--- Begin WORKING DATA ---

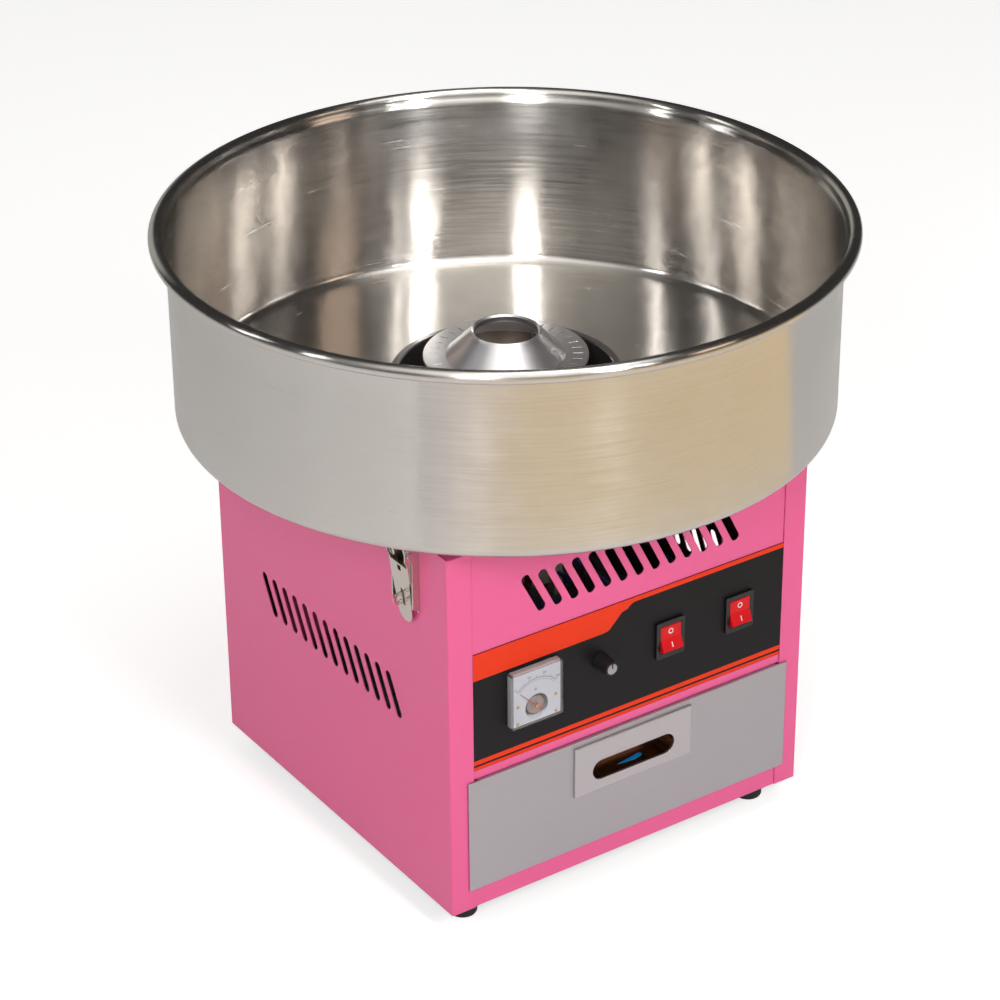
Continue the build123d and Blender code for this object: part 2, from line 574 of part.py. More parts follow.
def bearing_inner_rings():
    """Inner rings, pressed on the shaft."""
    return group([ring(8.6, SHAFT_R, z, z + BEARING_H) for z in BEARING_Z])


def slip_ring_sleeve():
    return ring(13, SHAFT_R, 156, 206)


def slip_rings():
    """Two copper rings that feed the heater."""
    return group([ring(17, 13, z - 6, z + 6) for z in RING_Z])


def brush_holder():
    """Insulating bracket hung from the deck, with a guide for each brush."""
    holder = block((36, 44), (-12, 12), (156, CABINET_TOP - SHEET))
    for z in RING_Z:
        holder += block((20, 36), (-5, 5), (z - 6, z + 6))
        holder -= block((19, 34), (-3, 3), (z - 4, z + 4))
    return holder


def carbon_brushes():
    return group([block((17.3, 34), (-3, 3), (z - 4, z + 4)) for z in RING_Z])


BELT_T, BELT_W = 4.0, 8.0
DRIVEN_LINE_R = 30.0                              # middle of the belt on the driven pulley
MOTOR_LINE_R = DRIVEN_LINE_R / BELT_RATIO


def pulley(line_r, bore, y):
    """Flat belt pulley with two flanges."""
    groove = line_r - BELT_T / 2 - 0.3
    half = BELT_W / 2
    wheel = post(line_r + BELT_T / 2 + 0.6, BELT_Z - half - 3.5, BELT_Z + half + 3.5, 0, y)
    wheel -= ring(line_r + 20, groove, BELT_Z - half - 0.5, BELT_Z + half + 0.5, 0, y)
    return wheel - post(bore, BELT_Z - 20, BELT_Z + 20, 0, y)


def belt_outline(offset):
    """Outline of the belt run round both pulleys, offset from its middle line."""
    big, small = DRIVEN_LINE_R + offset, MOTOR_LINE_R + offset
    lean = math.asin((big - small) / MOTOR_Y)
    c, s = math.cos(lean), math.sin(lean)
    sides = make_face(Polyline((big * c, big * s), (small * c, MOTOR_Y + small * s),
                               (-small * c, MOTOR_Y + small * s), (-big * c, big * s), close=True))
    return Circle(big) + Pos(0, MOTOR_Y) * Circle(small) + sides


def drive_belt():
    band = belt_outline(BELT_T / 2) - belt_outline(-BELT_T / 2)
    return Pos(0, 0, BELT_Z - BELT_W / 2) * extrude(band, BELT_W)


def head_base():
    """Turned aluminium dish on the shaft, with three screw holes."""
    base = lathe((SHAFT_R, HEAD_FLOOR - 10), (14, HEAD_FLOOR - 10), (14, HEAD_FLOOR), (58, HEAD_FLOOR),
                 (58, 362), (56, 362), (56, HEAD_FLOOR + 3), (SHAFT_R, HEAD_FLOOR + 3))
    for x, y in head_screw_places():
        base -= post(2.1, HEAD_FLOOR - 1, HEAD_FLOOR + 4, x, y)
    return base


def head_screw_places():
    return [(48 * math.cos(a), 48 * math.sin(a)) for a in (math.radians(30 + 120 * i) for i in range(3))]


def head_band():
    """Slotted band between base and cover, where the sugar threads leave."""
    band = ring(58, 57, 362, HEAD_FLANGE_Z - 2)
    for i in range(36):
        band -= Rot(0, 0, i * 10) * block((56, 59), (-1.2, 1.2), (363.2, 368.8))
    return band


def head_cover():
    """Slotted flange and cone of the head, open at the top for the sugar."""
    low = HEAD_FLANGE_Z - 2
    cover = lathe((HEAD_CONE_R - 2, low), (HEAD_R, low), (HEAD_R, HEAD_FLANGE_Z), (HEAD_CONE_R, HEAD_FLANGE_Z),
                  (HEAD_LIP_R + 1.2, HEAD_TOP - 1.5), (HEAD_LIP_R, HEAD_TOP), (HEAD_HOLE_R, HEAD_TOP - 1),
                  (HEAD_HOLE_R, HEAD_TOP - 5))
    for i in range(36):
        cover -= Rot(0, 0, 5 + i * 10) * block((50.5, 57.5), (-0.4, 0.4), (low - 1, HEAD_FLANGE_Z + 1))
    for x, y in head_screw_places():
        cover -= post(2.0, low - 1, low + 1, x, y)
    return cover


def heating_element():
    """Ring-shaped ribbon heater inside the head."""
    return ring(53.5, 51.5, 354.5, 367.5)


def head_screws():
    return group([post(3.8, HEAD_FLOOR - 2.4, HEAD_FLOOR, x, y) + post(2.0, HEAD_FLOOR, HEAD_FLANGE_Z - 1, x, y)
                  for x, y in head_screw_places()])


# ---------------------------------------------------------------- motor and electrics
MOTOR_Z = (234.0, 312.0)
BRACKET_POST = 44.0


def motor_bracket():
    """Plate under the motor on four posts from the deck."""
    low = MOTOR_Z[0] - 3
    y = (MOTOR_Y - 50, MOTOR_Y + 50)
    bracket = block((-50, 50), y, (low, MOTOR_Z[0])) - post(13, low - 1, MOTOR_Z[0] + 1, 0, MOTOR_Y)
    for dx in (-BRACKET_POST, BRACKET_POST):
        for dy in (-BRACKET_POST, BRACKET_POST):
            bracket += post(4, MOTOR_Z[0], CABINET_TOP - SHEET, dx, MOTOR_Y + dy)
    return bracket


def motor_case():
    """Motor shell with a bearing boss at each end, and its wound stator inside."""
    low, high = MOTOR_Z
    shell = post(40, low, high - 6, 0, MOTOR_Y) + post(18, high - 6, high, 0, MOTOR_Y)
    shell -= post(36, low + 6, high - 12, 0, MOTOR_Y) + post(5 + RUN, low - 1, high + 1, 0, MOTOR_Y)
    stator = ring(36, 24.6, low + 12, high - 18, 0, MOTOR_Y)
    return group([shell, stator])


def motor_shaft():
    """Motor shaft with its rotor."""
    return post(5, BELT_Z - 8, MOTOR_Z[1] + 4, 0, MOTOR_Y) + post(24, MOTOR_Z[0] + 14, MOTOR_Z[1] - 20, 0, MOTOR_Y)


BOARD_X = -147.0


def regulator_board():
    """Heater control board on standoffs, with heat sink, capacitors, relay and terminals."""
    board = block((BOARD_X, BOARD_X + 1.6), (-70, 30), (205, 290))
    face = BOARD_X + 1.6
    parts = [board]
    for y in (-65, 25):
        for z in (210, 285):
            parts.append(pin_x(3, -INNER, BOARD_X, y, z))
    sink = block((face, face + 4), (-62, -22), (222, 276))
    for i in range(6):
        y = -62 + i * 7.6
        sink += block((face + 4, face + 20), (y, y + 2), (222, 276))
    parts += [sink, pin_x(7, face, face + 22, -8, 262), pin_x(5, face, face + 16, 10, 262)]
    parts += [block((face, face + 14), (-14, 6), (228, 244)), block((face, face + 10), (10, 26), (212, 250))]
    return group(parts)


def terminal_block():
    """Three-pole mains terminal block on the right side panel."""
    body = block((INNER - 14, INNER), (70, 112), (140, 158))
    for y in (77, 91, 105):
        body -= post(2.6, 150, 159, INNER - 7, y)
    return body


def wiring_loom():
    """Insulated wires between terminals, switches, board, brushes and motor."""
    def wire(*points):
        path = FilletPolyline(*points, radius=12)
        return sweep(Plane(origin=path @ 0, z_dir=path % 0) * Circle(1.6), path)
    return group([
        wire((152, 70, 149), (152, -30, 149), (99, -80, 184), (99, -130, 184)),
        wire((99, -130, 202), (99, -100, 202), (92, 0, 285), (75, 92, 285), (40.3, 92, 285)),
        wire((34, -130, 202), (34, -100, 202), (-60, -80, 300), (-120, 0, 300), (-120, 18, 290), (-120, 18, 251)),
        wire((-135, 18, 211), (-135, 18, 180), (-60, -40, 175), (40, -50, 175), (40, -12, 175)),
    ])


# ---------------------------------------------------------------- all nodes
nodes["side_panel_left"] = side_panel()
nodes["side_panel_right"] = mirror(nodes["side_panel_left"], about=Plane.YZ)
nodes["front_panel"] = front_panel()
nodes["control_plate"] = control_plate()
nodes["rear_cover"] = rear_cover()
nodes["base_pan"] = base_pan()
nodes["top_deck"] = top_deck()
nodes["rubber_feet"] = rubber_feet()
nodes["case_screws"] = case_screws()
nodes["bowl_pads"] = bowl_pads()
nodes["cord_gland"] = cord_gland()
nodes["latch_bases"] = latch_base()
nodes["meter_case"] = meter_case()
nodes["meter_movement"] = meter_movement()
nodes["meter_dial"] = meter_dial()
nodes["meter_window"] = meter_window()
nodes["meter_needle"] = meter_needle()
for name, x in SWITCH_X.items():
    nodes[f"switch_housing_{name}"] = switch_housing(x)
    nodes[f"rocker_{name}"] = rocker(x)
nodes["regulator_pot"] = regulator_pot()
nodes["regulator_knob"] = regulator_knob()
nodes["drawer_front"] = drawer_front()
nodes["drawer_tray"] = drawer_tray()
nodes["drawer_pull"] = drawer_pull()
nodes["drawer_runners"] = drawer_runners()
nodes["drive_shaft"] = drive_shaft()
nodes["bearing_housing"] = bearing_housing()
nodes["bearing_outer_rings"] = bearing_outer_rings()
nodes["bearing_inner_rings"] = bearing_inner_rings()
nodes["slip_ring_sleeve"] = slip_ring_sleeve()
nodes["slip_rings"] = slip_rings()
nodes["brush_holder"] = brush_holder()
nodes["carbon_brushes"] = carbon_brushes()
nodes["driven_pulley"] = pulley(DRIVEN_LINE_R, SHAFT_R, 0)
nodes["motor_pulley"] = pulley(MOTOR_LINE_R, 5, MOTOR_Y)
nodes["drive_belt"] = drive_belt()
nodes["head_base"] = head_base()
nodes["head_band"] = head_band()
nodes["head_cover"] = head_cover()
nodes["heating_element"] = heating_element()
nodes["head_screws"] = head_screws()
nodes["motor_bracket"] = motor_bracket()
nodes["motor_case"] = motor_case()
nodes["motor_shaft"] = motor_shaft()
nodes["regulator_board"] = regulator_board()
nodes["terminal_block"] = terminal_block()
nodes["wiring_loom"] = wiring_loom()
nodes["bowl_shell"] = bowl_shell()
nodes["bowl_collar"] = bowl_collar()
nodes["bowl_keepers"] = bowl_keepers()
lever, bail = latch_lever(), latch_bail()
for corner, side, end in (("front_left", -1, -1), ("front_right", 1, -1), ("rear_left", -1, 1), ("rear_right", 1, 1)):
    nodes[f"latch_lever_{corner}"] = mirrored(lever, side, end)
    nodes[f"latch_bail_{corner}"] = mirrored(bail, side, end)

os.makedirs("parts", exist_ok=True)
for name, shape in nodes.items():
    export_step(shape, f"parts/{name}.step")
print(len(nodes), "nodes")
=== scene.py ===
"""Looks of the electric candy floss machine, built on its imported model. Metres, front towards -Y."""
import json
import math

import bmesh
import bpy
from mathutils import Matrix, Vector


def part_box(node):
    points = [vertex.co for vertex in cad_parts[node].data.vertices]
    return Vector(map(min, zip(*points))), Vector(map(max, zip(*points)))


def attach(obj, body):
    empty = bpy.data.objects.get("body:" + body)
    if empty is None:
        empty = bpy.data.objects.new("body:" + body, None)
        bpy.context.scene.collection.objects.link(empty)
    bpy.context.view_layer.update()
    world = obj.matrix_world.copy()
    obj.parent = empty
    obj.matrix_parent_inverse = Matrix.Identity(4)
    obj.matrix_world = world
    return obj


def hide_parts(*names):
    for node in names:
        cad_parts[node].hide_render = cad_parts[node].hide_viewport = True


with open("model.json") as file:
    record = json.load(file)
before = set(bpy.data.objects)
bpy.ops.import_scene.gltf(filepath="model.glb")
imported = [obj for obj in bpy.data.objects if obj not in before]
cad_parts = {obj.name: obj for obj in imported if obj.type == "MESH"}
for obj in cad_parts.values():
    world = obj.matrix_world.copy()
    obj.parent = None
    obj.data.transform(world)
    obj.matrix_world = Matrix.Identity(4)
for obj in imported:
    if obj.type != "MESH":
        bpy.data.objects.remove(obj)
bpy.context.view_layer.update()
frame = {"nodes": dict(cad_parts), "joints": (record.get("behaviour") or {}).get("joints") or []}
parts = frame["nodes"]
scene = bpy.context.scene
scene.view_settings.view_transform = "Standard"


# ---------------------------------------------------------------- camera
# A long lens 2.4 m away at the machine's front left, looking down on it, with a slight roll.
view_azimuth, view_elevation, view_roll = (math.radians(a) for a in (-34.267, 28.773, -0.481))
view_distance, aim_side, aim_height = 2.4171, -0.0053, 0.2469
sensor_width, lens_over_sensor = 36.0, 3.156

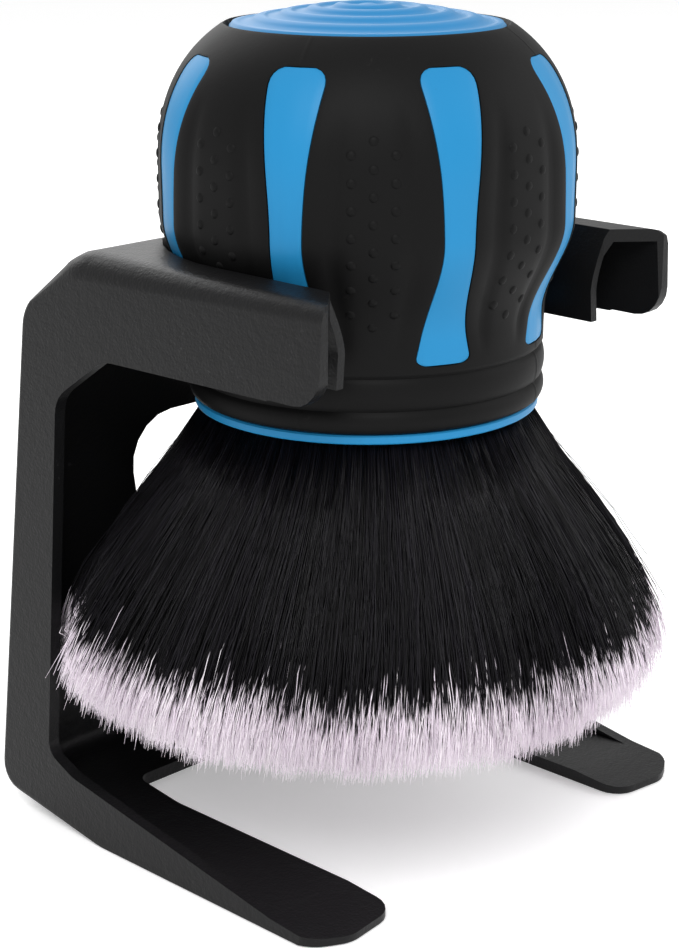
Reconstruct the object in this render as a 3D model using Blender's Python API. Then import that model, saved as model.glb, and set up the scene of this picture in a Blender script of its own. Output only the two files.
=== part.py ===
"""Barber's fade brush: a round grip with a dense flared bristle bundle, hanging in its C-shaped stand.

Sizes are in millimetres and become metres when a mesh is made. X is across the stand, the stand opens
towards -Y, and Z is up from the surface that it stands on. Each piece is one object with one material.
"""
import math

import bmesh
import bpy

MM = 0.001

# Clearances
FIT_GAP = 0.3            # between any two pieces that touch when assembled
SEAT_GAP = 0.35          # between the grip and the fork that carries it
BACK_GAP = 0.8           # between the bristles and the back plate that flattens them

# Stand: one moulding with an even wall
STAND_WALL = 2.0
TIP_HEIGHT = 20.6        # clear height that the fork leaves under the bristles
STAND_REAR = 41.6        # rear face, behind the brush axis, at the foot of the back plate
TOP_HALF_WIDTH = 39.0    # outer half width at the top of the fork
FOOT_HALF_WIDTH = 43.8   # outer half width on the ground
ARM_DEPTH = 14.5         # height of the fork's outer walls
ARM_REACH = 28.6         # fork tips, in front of the brush axis
LIP_REACH = 22.2         # front ends of the fork's inner walls
SLOPE_START = 25.5       # the fork's flat top ends here, behind the axis
SLOPE_DROP = 10.5        # how far the sloping shoulder falls
SLOPE_RUN = 10.5         # and how far back it runs
SIDE_FRONT = 28.0        # front edge of the upright side walls, behind the axis
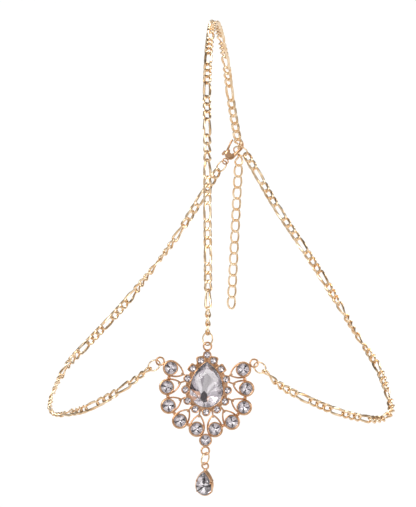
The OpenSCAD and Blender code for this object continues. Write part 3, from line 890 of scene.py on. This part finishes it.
class HAIRCHAIN_OT_setting(bpy.types.Operator):
    """Builds the soldered setting: wall, seats, petals, struts, loops and beads"""

    bl_idname = "hair_chain.setting"
    bl_label = "Pendant setting"

    def execute(self, context):
        p = context.scene.hair_chain.pendant
        at, origin, radius, tip = pendant_place()
        shape = Shape(at)
        add_seat(shape, pear_outline(radius, tip), p.wall_height / MM, p.centre_wall / MM)
        halo = np.array([round_stone(name, origin) for name in HALO])
        petals = np.array([round_stone(name, origin) for name in PETALS])
        base = np.array(round_stone("base_stone", origin))
        self.add_halo(shape, p, radius, tip, halo)
        self.add_petals(shape, p, petals)
        self.add_base_and_loops(shape, p, halo[13], petals[5], base)
        shape.make("pendant_setting", "worn_chain", "rose_gold", "pendant_frame")
        return {"FINISHED"}

    def add_halo(self, shape, p, radius, tip, halo):
        """The small seats round the centre stone, with their backing, struts and prongs."""
        width, depth = p.wire_width / MM, p.wire_depth / MM
        for i, (x, y, stone) in enumerate(halo, 1):
            # Away from the stone's edge, whose sides are arcs about points beyond the other side
            inset = (tip * tip - radius * radius) / (2 * radius) if 0 < y < tip else 0
            facing = math.degrees(math.atan2(y, x + math.copysign(inset, x)))
            self.add_small_seat(shape, p, moved(x, y, 0, facing), i in SQUARE_SEATS, stone)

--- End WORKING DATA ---

• **GOAL OF THE EXERCISE**
From the first line of the data above to the line holding "return Pos(0, 0, BELT_Z", reproduce each line exactly; emit no other lines.

• **RESPONSE**
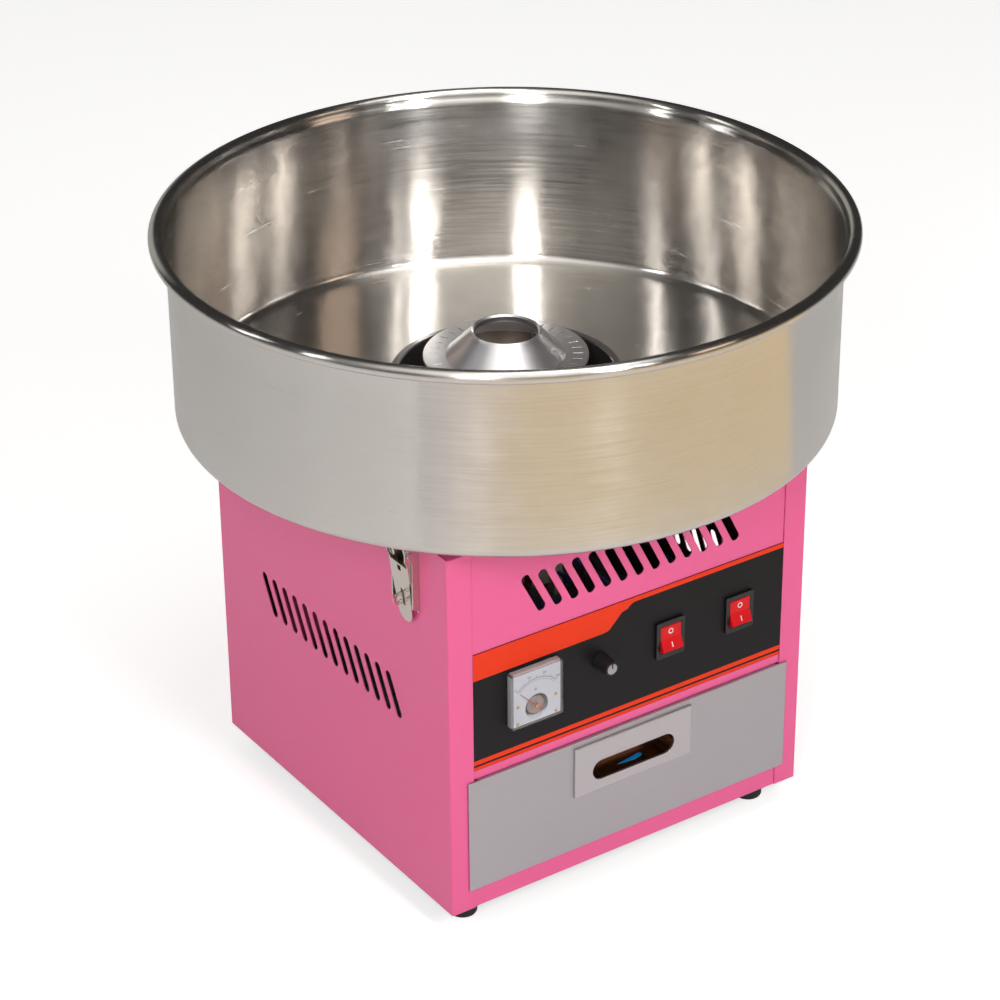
Continue the build123d and Blender code for this object: part 2, from line 574 of part.py. More parts follow.
def bearing_inner_rings():
    """Inner rings, pressed on the shaft."""
    return group([ring(8.6, SHAFT_R, z, z + BEARING_H) for z in BEARING_Z])


def slip_ring_sleeve():
    return ring(13, SHAFT_R, 156, 206)


def slip_rings():
    """Two copper rings that feed the heater."""
    return group([ring(17, 13, z - 6, z + 6) for z in RING_Z])


def brush_holder():
    """Insulating bracket hung from the deck, with a guide for each brush."""
    holder = block((36, 44), (-12, 12), (156, CABINET_TOP - SHEET))
    for z in RING_Z:
        holder += block((20, 36), (-5, 5), (z - 6, z + 6))
        holder -= block((19, 34), (-3, 3), (z - 4, z + 4))
    return holder


def carbon_brushes():
    return group([block((17.3, 34), (-3, 3), (z - 4, z + 4)) for z in RING_Z])


BELT_T, BELT_W = 4.0, 8.0
DRIVEN_LINE_R = 30.0                              # middle of the belt on the driven pulley
MOTOR_LINE_R = DRIVEN_LINE_R / BELT_RATIO


def pulley(line_r, bore, y):
    """Flat belt pulley with two flanges."""
    groove = line_r - BELT_T / 2 - 0.3
    half = BELT_W / 2
    wheel = post(line_r + BELT_T / 2 + 0.6, BELT_Z - half - 3.5, BELT_Z + half + 3.5, 0, y)
    wheel -= ring(line_r + 20, groove, BELT_Z - half - 0.5, BELT_Z + half + 0.5, 0, y)
    return wheel - post(bore, BELT_Z - 20, BELT_Z + 20, 0, y)


def belt_outline(offset):
    """Outline of the belt run round both pulleys, offset from its middle line."""
    big, small = DRIVEN_LINE_R + offset, MOTOR_LINE_R + offset
    lean = math.asin((big - small) / MOTOR_Y)
    c, s = math.cos(lean), math.sin(lean)
    sides = make_face(Polyline((big * c, big * s), (small * c, MOTOR_Y + small * s),
                               (-small * c, MOTOR_Y + small * s), (-big * c, big * s), close=True))
    return Circle(big) + Pos(0, MOTOR_Y) * Circle(small) + sides


def drive_belt():
    band = belt_outline(BELT_T / 2) - belt_outline(-BELT_T / 2)
    return Pos(0, 0, BELT_Z - BELT_W / 2) * extrude(band, BELT_W)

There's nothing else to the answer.